D’un côté, des ressources, les fréquences, sous contrôle étatique, gérées, comme c’est le cas en France, par un établissement public (Anfr) qui la planifie jusqu’à une autorité administrative indépendante (l’affectataire), le CSA ou l’ARCEP, qui les attribue notamment dans le domaine de la radio pour la première, des télécoms pour la seconde.

De l’autre, une ressource mondiale, gérée par une société de droit californien à but non lucratif, l’Icann , au niveau mondial. L’Icann utilise l’outil juridique du contrat pour confier la gestion du petit suffixe en fin de nom (.com, .net, .biz.
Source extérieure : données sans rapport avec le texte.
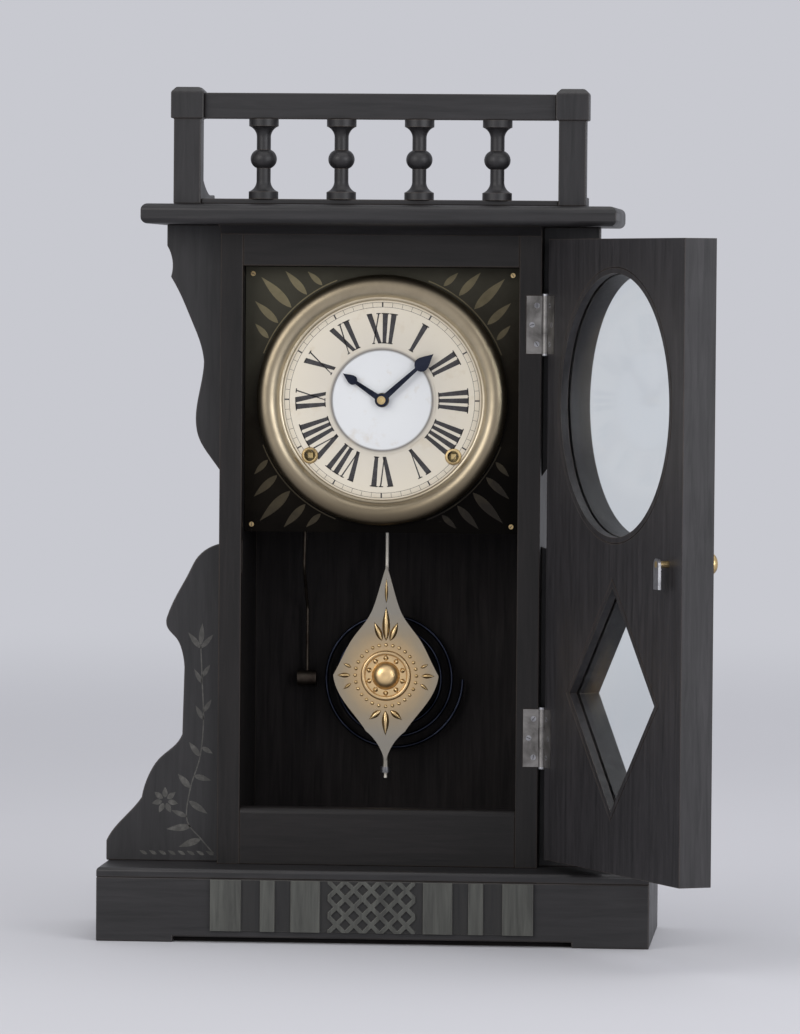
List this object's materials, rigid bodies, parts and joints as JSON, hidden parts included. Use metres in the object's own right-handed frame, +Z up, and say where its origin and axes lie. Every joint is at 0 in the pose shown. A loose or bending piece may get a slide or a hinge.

Info, .fr etc. …) à des organisations de droit privé de divers Etats autour de la planète (le registry ou unité d’enregistrement), lesquels eux même, toujours par contrat, en confieront le plus souvent la distribution à d’autres organisations privées (les regitrars ou bureaux d’enregistrement). Ces registrars passeront enfin, contrat avec le titulaire du nom de domaine, dans un contrat dit d’enregistrement, lequel exploitera le nom de domaine qui lui est ainsi attribué, pour toutes sortes de services.

On trouvera d’un côté, des actes le plus souvent réglementaires, pour l’attribution et l’exploitation des fréquences. De l’autre côté, c’est par une chaine de contrats de droit privé cohérente, c’est-à-dire que chaque contrat reprend au minimum les dispositions obligatoires du précédent, que se trouve régulée l’attribution et l’exploitation des noms de domaine.

Mais à y regarder de plus près, on est en réalité surpris de voir que les différences ne sont pas aussi marquées.

Il serait trop facile de faire valoir qu’une ressource est sous contrôle étatique et que l’autre est dans le libre marché parfaitement ouverte à la concurrence.

En clair, l’une est à la mode et a bonne image, l’autre pas

Non, derrière l’Icann se trouve bien une gestion publique de cette ressource qu’est le nom de domaine.

En effet, la création de l’Icann en 1997, est le fait du Department Of Commerce (DOC), le ministère du commerce des Etats-Unis d’Amérique.

A l’époque, l’annonce avait été faite que cette omniprésence gouvernementale états-unienne était provisoire. Seize ans plus tard, rien n’a changé. L’Icann tient ses droits et sa vie même, au gouvernement américain, lequel dispose d’un véritable droit de véto sur toutes décisions de son conseil d’administration. L’ONU, un temps, a bien tenté de reprendre la main comme pour les télécoms avec l’UIT, en vain. Il est vrai que la fonction occupée par l’Icann est hautement politique. Lorsque la Croatie ou la République Démocratique du Congo, après que la Yougoslavie ait explosé ou après disparition du Zaïre du fait du renversement de son régime, ont demandé la création d’un domaine géographique, la décision d’accepter ou pas la création de ce domaine national s’heurtait à des oppositions politiques qui ont été tranchées à Washington.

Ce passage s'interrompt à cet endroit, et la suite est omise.